- Mazandaran Mahalleh-ye Bahambar Location within Iran
- Coordinates: 37°27′17″N 49°14′50″E﻿ / ﻿37.45472°N 49.24722°E
- Country: Iran
- Province: Gilan
- County: Sowme'eh Sara
- District: Ziabar
- Rural District: Bahambar

Population (2016)
- • Total: 215
- Time zone: UTC+3:30 (IRST)

= Mazandaran Mahalleh-ye Bahambar =

Village in Gilan province, Iran

Mazandaran Mahalleh-ye Bahambar (مازندران محله بهمبر) (Note: Also romanized as Māzandarān Maḩalleh-ye Bahambar; also known as Baham Bar) is a village in Bahambar Rural District of Ziabar District in Sowme'eh Sara County, Gilan province, Iran.

==Demographics==
===Population===
At the time of the 2006 National Census, the village's population was 227 in 65 households, when it was in Ziabar Rural District of the Central District.
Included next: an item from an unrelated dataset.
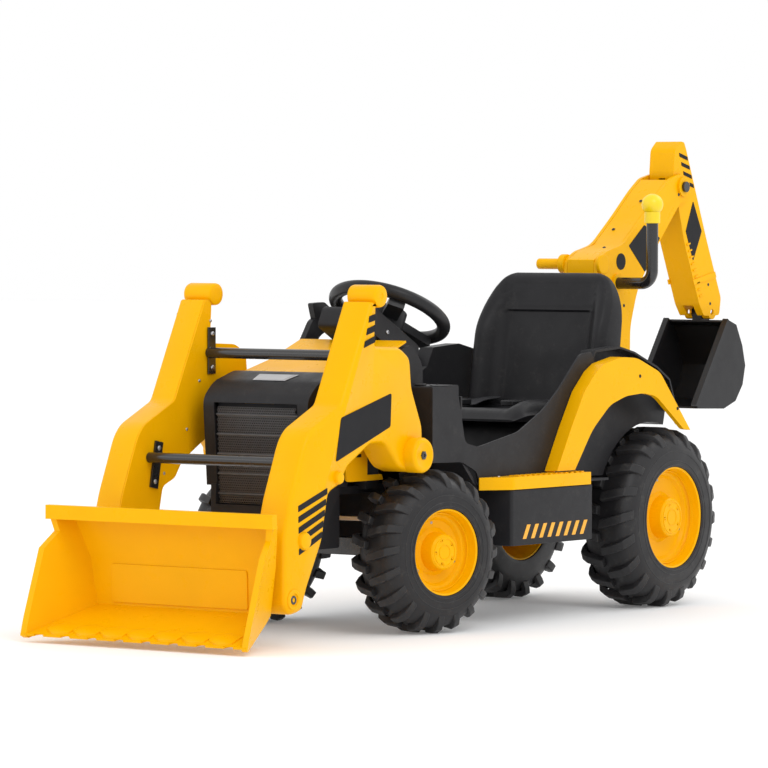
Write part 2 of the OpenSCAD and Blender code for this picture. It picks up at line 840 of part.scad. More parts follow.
module dig_knob() {
    color("#f7d900")
        translate([handle_pivot[0], 125, 0])
            difference() {
                union() {
                    translate([0, 0, 806]) sphere(r = 22);
                    translate([0, 0, 768]) cylinder(h = 26, r = 16);
                }
                translate([0, 0, 760]) cylinder(h = 12.4, r = 12.1);
            }
}

module dig_link() {
    start = handle_pivot + crank;
    end = stick_pivot + crank;
    along = unit(end - start);
    side_step = left_of(along) * 6;
    color(steel)
        difference() {
            union() {
                slab([start + side_step, start - side_step, end - side_step, end + side_step], -6, 6);
                rod_y(start, 8, -6, 6);
                rod_y(end, 8, -6, 6);
            }
            rod_y(start, 4 + running, -10, 10);
            rod_y(end, 4 + 0.4, -10, 10);
        }
}

module rear_bucket() {
    path = [[-466, 566], [-496, 556], [-520, 512], [rear_tip_x, 470], [-522, 430], [-494, 396], [-448, 381],
        [-344, 384]];
    color("#242326") {
        difference() {
            union() {
                slab(band(path, 4), -dig_half + 3, dig_half - 3);
                for (side = [-1, 1])
                    on_side(side) slab(path, dig_half - 4, dig_half);
                for (side = [-1, 1])
                    on_side(side) slab(band([[-468, 564], [-345, 387]], 9), dig_half - 12, dig_half + 1);
                slab([[-498, 552], [-466, 566], [-462, 588], [-494, 590]], -11.5, 11.5);
                rod_y(curl_pivot, 14, -11.5, 11.5);
            }
            rod_y(curl_pivot, pin_r + running, -40, 40);
        }
    }
}

// ---- Nodes ----

placed() chassis_pan();
placed() cab_tub();
placed() dash_shell();
placed() steering_cowl();
placed() hood_cover();
placed() grille_shell();
placed() grille_mesh();
placed() side_panel(1);  // side_panel_left
placed() side_panel(-1);  // side_panel_right
placed() fender(1);  // fender_left
placed() fender(-1);  // fender_right
placed() fender_liner(1);  // fender_liner_left
placed() fender_liner(-1);  // fender_liner_right
placed() step_box(1);  // step_box_left
placed() step_box(-1);  // step_box_right
placed() step_tread(1);  // step_tread_left
placed() step_tread(-1);  // step_tread_right
placed() seat();
placed() seat_belt();
placed() battery();
placed() gear_motor(1);  // gear_motor_left
placed() gear_motor(-1);  // gear_motor_right
placed() rear_axle();
placed() front_axle_beam();
placed() charge_socket();
placed() swing_socket();
placed() knuckle(1);  // knuckle_left
placed() knuckle(-1);  // knuckle_right
placed() tie_rod();
placed() steering_column();
placed() steering_wheel();
placed() horn_button();
placed() front_tyre(1);  // front_tyre_left
placed() front_rim(1);  // front_rim_left
placed() front_tyre(-1);  // front_tyre_right
placed() front_rim(-1);  // front_rim_right
placed() rear_tyre(1);  // rear_tyre_left
placed() rear_rim(1);  // rear_rim_left
placed() rear_tyre(-1);  // rear_tyre_right
placed() rear_rim(-1);  // rear_rim_right
placed() accelerator_pedal();
placed() arm(1);  // loader_arm_left
placed() arm(-1);  // loader_arm_right
placed() arm_cover(1);  // arm_cover_left
placed() arm_cover(-1);  // arm_cover_right
placed() crossbar([995, 522], [988, 482], [988, 570]);  // upper_crossbar
placed() crossbar([1172, 331], [1162, 274], [1146, 360]);  // lower_crossbar
placed() pivot_shaft();
placed() loader_lever();
placed() loader_bucket();
placed() bucket_pins();
placed() boom();
placed() boom_cover();
placed() swing_handle();
placed() stick_bolt();
placed() stick();
placed() dig_handle();
placed() dig_knob();
placed() dig_link();
placed() rear_bucket();
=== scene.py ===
import json
import math
import bmesh
import bpy
from mathutils import Matrix, Vector


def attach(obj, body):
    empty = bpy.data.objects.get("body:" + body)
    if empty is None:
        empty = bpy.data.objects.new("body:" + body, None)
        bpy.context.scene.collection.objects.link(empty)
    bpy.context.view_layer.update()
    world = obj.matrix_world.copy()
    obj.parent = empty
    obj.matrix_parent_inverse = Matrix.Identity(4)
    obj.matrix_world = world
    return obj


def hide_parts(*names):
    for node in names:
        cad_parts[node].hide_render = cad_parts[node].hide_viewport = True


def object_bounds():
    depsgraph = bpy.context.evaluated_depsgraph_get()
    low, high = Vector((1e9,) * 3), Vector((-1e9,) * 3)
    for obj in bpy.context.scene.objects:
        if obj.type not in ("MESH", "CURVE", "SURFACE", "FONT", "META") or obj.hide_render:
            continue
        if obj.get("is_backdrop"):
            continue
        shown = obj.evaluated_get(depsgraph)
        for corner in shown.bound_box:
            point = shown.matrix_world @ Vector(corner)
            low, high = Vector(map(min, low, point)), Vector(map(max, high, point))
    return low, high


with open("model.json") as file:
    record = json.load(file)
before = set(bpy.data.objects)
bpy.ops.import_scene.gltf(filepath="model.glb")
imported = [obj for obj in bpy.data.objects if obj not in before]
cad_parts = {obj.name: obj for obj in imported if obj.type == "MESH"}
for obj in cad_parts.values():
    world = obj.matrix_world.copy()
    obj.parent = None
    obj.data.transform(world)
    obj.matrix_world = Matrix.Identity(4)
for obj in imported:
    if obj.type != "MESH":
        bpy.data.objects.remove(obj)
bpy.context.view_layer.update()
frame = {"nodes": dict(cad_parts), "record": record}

NODES = frame["nodes"]
REAR_AXLE = -0.446  # the rear axle's X in the row frame, in metres
SIDES = ((1, "left"), (-1, "right"))


def at(x, y, z):
    """Millimetres counted from the rear axle, as metres in the row frame."""
    return Vector((x / 1000 + REAR_AXLE, y / 1000, z / 1000))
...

The following census in 2011 counted 197 people in 56 households. The 2016 census measured the population of the village as 215 people in 72 households.

After the census, the rural district was separated from the district in the formation of Ziabar District. Mazandaran Mahalleh-ye Bahambar was transferred to Bahambar Rural District created in the new district.